▸ DIRECTION:
Reproduce all of the data exactly, with no line skipped.

▸ SOURCE DATA:
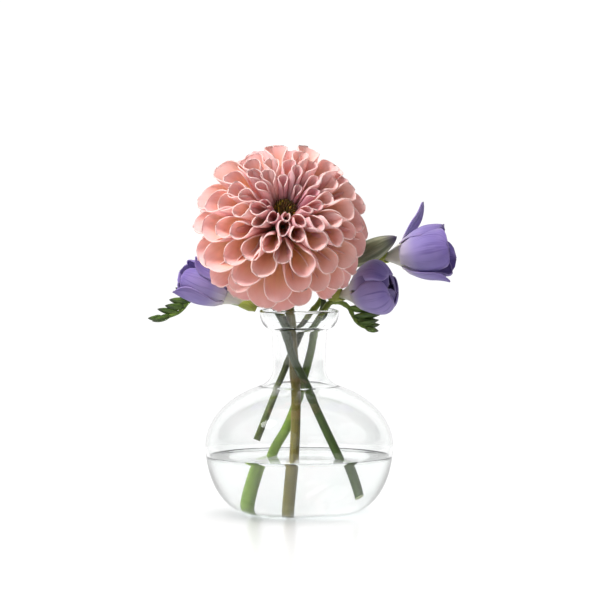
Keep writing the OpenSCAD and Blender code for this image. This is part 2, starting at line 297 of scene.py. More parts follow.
def petal_material():
    n = new_material("dahlia petal")
    along, side, ring = n.value("along"), n.value("side"), n.value("ring")
    inner = n.mix(n.step(along, 0.25, 0.75), rgb(252, 216, 148), rgb(251, 208, 196))
    inner = n.mix(n.step(along, 0.55, 0.95), inner, rgb(252, 212, 216))
    outer = n.mix(n.step(along, 0.3, 0.95), rgb(244, 196, 204), rgb(252, 224, 228))
    color = n.mix(side, outer, inner)
    color = n.mix(n.step(ring, 0.0, 0.3, 0.8, 0.0), color, rgb(206, 122, 150))
    vein = n.streaks(1.2, 9.0)
    color = n.mix(n.step(vein, 0.42, 0.72, 0.0, 0.3), color, rgb(246, 184, 176))
    color = n.mix(n.math("MULTIPLY", n.value("tint"), 0.45), color, rgb(255, 236, 226))
    rim = n.math("EXPONENT", n.math("MULTIPLY", n.value("edge"), -2.1))
    color = n.mix(n.math("MULTIPLY", rim, 0.92), color, rgb(255, 232, 228))
    bump = n.bump(vein, 0.35, 0.0004)
    surface = n.principled(color, 0.5, bump, Specular_IOR_Level=0.3, Sheen_Weight=0.15)
    return n.finish(n.leafy(surface, n.mix(0.25, color, rgb(255, 200, 160)), 0.38))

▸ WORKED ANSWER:
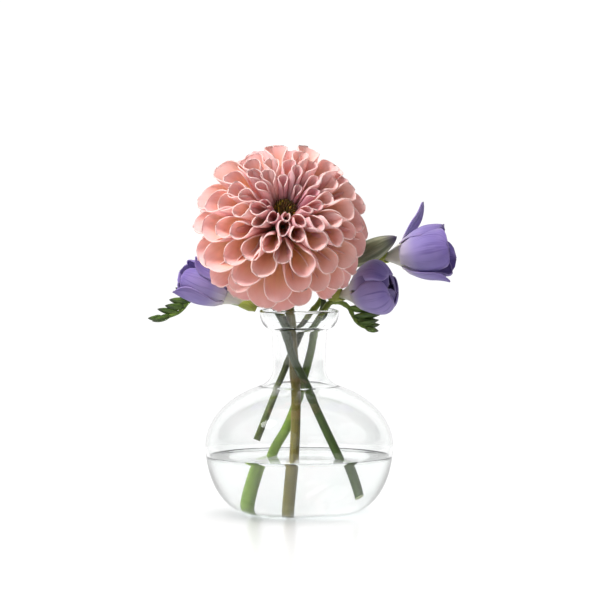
Keep writing the OpenSCAD and Blender code for this image. This is part 2, starting at line 297 of scene.py. More parts follow.
def petal_material():
    n = new_material("dahlia petal")
    along, side, ring = n.value("along"), n.value("side"), n.value("ring")
    inner = n.mix(n.step(along, 0.25, 0.75), rgb(252, 216, 148), rgb(251, 208, 196))
    inner = n.mix(n.step(along, 0.55, 0.95), inner, rgb(252, 212, 216))
    outer = n.mix(n.step(along, 0.3, 0.95), rgb(244, 196, 204), rgb(252, 224, 228))
    color = n.mix(side, outer, inner)
    color = n.mix(n.step(ring, 0.0, 0.3, 0.8, 0.0), color, rgb(206, 122, 150))
    vein = n.streaks(1.2, 9.0)
    color = n.mix(n.step(vein, 0.42, 0.72, 0.0, 0.3), color, rgb(246, 184, 176))
    color = n.mix(n.math("MULTIPLY", n.value("tint"), 0.45), color, rgb(255, 236, 226))
    rim = n.math("EXPONENT", n.math("MULTIPLY", n.value("edge"), -2.1))
    color = n.mix(n.math("MULTIPLY", rim, 0.92), color, rgb(255, 232, 228))
    bump = n.bump(vein, 0.35, 0.0004)
    surface = n.principled(color, 0.5, bump, Specular_IOR_Level=0.3, Sheen_Weight=0.15)
    return n.finish(n.leafy(surface, n.mix(0.25, color, rgb(255, 200, 160)), 0.38))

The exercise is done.